Create an editorial calendar
Start with one arresting idea, the narrower the better, and build from there. Matthew suggested picturing the cover of the magazine in your mind and working backwards from there, to the content you want to run through that edition. You don't have to be a magazine editor for this technique to work: whatever your body of work will be, distilling it down to a magazine cover will help you craft your structure and theme.
Coming up with that brilliant, fresh and relevant idea is the hard part. Jo said she would look at the calendar of events in the readership's field. In business, for example, you have Small Business Week, Fair Trade Fortnight, Davos and so on. Know what your readers are doing and where they are going in order to address topical content.
A particularly good place to spot hot topics is social media feeds like Twitter. Follow your ideal readership, thought leaders and news outlets, and keep on top of current trends.
Another tip was to read as widely as possible, particularly in American and Asian news, in order to watch for emerging trends, which can be adapted for your audience. Ideally you want to be just ahead of conventional wisdom.
This is a crucial part of the editor's job. Brief your writers extensively and effectively and you are far more likely to get the content you want without resorting to rewrites. Communicating specifics is easier than describing a vibe or a feeling so be prescriptive. Jo is a fan of commissioning forms: get the details down in writing and you can hold your writers to account. Include at least the following:
- Originality (if you want fresh rather than recycled content then say so)

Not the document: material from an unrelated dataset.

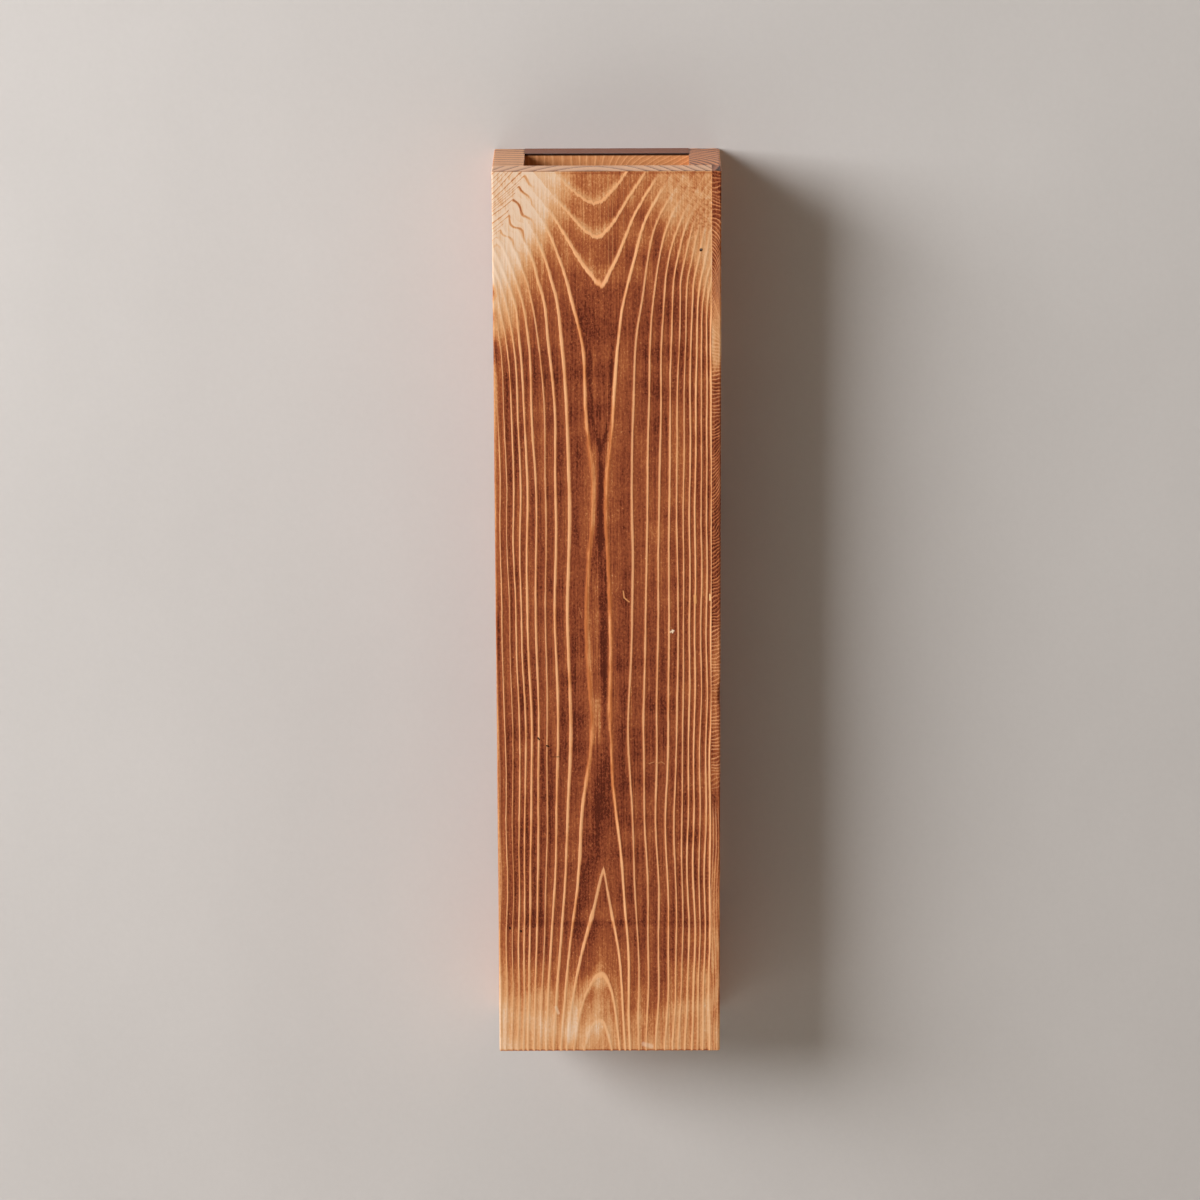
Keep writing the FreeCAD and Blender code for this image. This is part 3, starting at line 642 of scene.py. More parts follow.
    def swirl(self, surface: Surface) -> Array:
        """The two upper corners, the dark left edge and the point of the lower arch."""
        x, z = surface.x, surface.z
        left = smoothstep(curve(z, self.cream_edge) - x, -8, 6) * smoothstep(z, 22, 52)
        edge = 0.85 * smoothstep(-x, 69, 71.2)
        edge = edge * smoothstep(-z, -12, 20) * smoothstep(z, -490, -440)
        point = Patch(-3.5, -398, 11, 24, 0.3).read(x, z)
        right = smoothstep(x + 0.9 * (z - 46), 46, 66) * smoothstep(z, 22, 46)
        return np.maximum.reduce([left, right, edge, point])

    def chevron(self, surface: Surface) -> Array:
        """The chevrons of the pale corner, counted upwards by the height of their tips.

        The tips lie along a leaning line. A point belongs to the tip height
        z + slope * (distance from that line), with one slope on each side of it.
        """
        x, z = surface.x, surface.z
        away = x - (-67 + 0.39 * (z - 42.5)) + 1.3 * waves(51, x, z, 14, 18)
        left, right = -1.25 - 0.5 * smoothstep(z, 45, 75), 0.86 - 0.2 * smoothstep(z, 55, 75)
        tip = z + np.where(away < 0, left, right) * away
        return np.interp(tip, (0, 33, 42.5, 51.5, 62, 70.5, 77, 200), (-4, -1, 0, 1, 2, 3, 4, 14))

    def fade(self, surface: Surface) -> Array:
        """Full over the face, less on the arrises, and none at the joints."""
        joint = smoothstep(FRONT_JOINT - surface.y, 0.0, 3.0)
        strip = smoothstep(STRIP_JOINT - surface.x, 0.0, 0.8)
        return joint * surface.flatness * strip

    def extra_relief(self, surface: Surface) -> Array:
        """The open brad hole at the top right, with steep walls."""
        away = np.hypot(surface.x - BRAD_HOLE[0], surface.z - BRAD_HOLE[1])
        front = surface.facing[:, 1] < -0.9
        return 2.0 * (1 - smoothstep(away, 0.5, 0.75)) * front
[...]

- What sources to use, who to use and how to contact them
- The argument to be made
- A working headline
- The first couple of paragraphs as you would write them
- Intended audience
- Legal issues such as rights ownership
- Deadline and agreed fee
(See Better briefs for writers for our thoughts on briefings from the writer's perspective.)
Give good feedback
Regular, pragmatic and specific is the best approach. Both Matthew and Jo are fans of track changes in Word. Cover a document in comments, red and green lines and ping it back to the writer, even if they are sat across from you. It is easier for a writer to learn if they can see the progression of edits. This also allows them to absorb, (and calm down) before they approach you with questions.
Jo added that it is always a good idea to follow up your feedback with a conversation, ideally face to face, but at least give the writer a call on the phone. A writer's ego tends to be fragile, and you have no idea what edits they will take to heart, so be considerate and explain your decisions in a professional and straightforward manner.
Beware the writer who says they aren't precious about their copy, added Jo, they are often the most likely to take umbrage at their edits.
Enjoy the job
All this might sound like a lot of hard work, but both Matthew and Jo agreed they had really enjoyed their time as editors, whether it was the buzz of really going to work on an article or building relationships with new writers. For both, however, the best part was the camaraderie and the people. Remember: a happy editor makes for a happy writer and vice versa.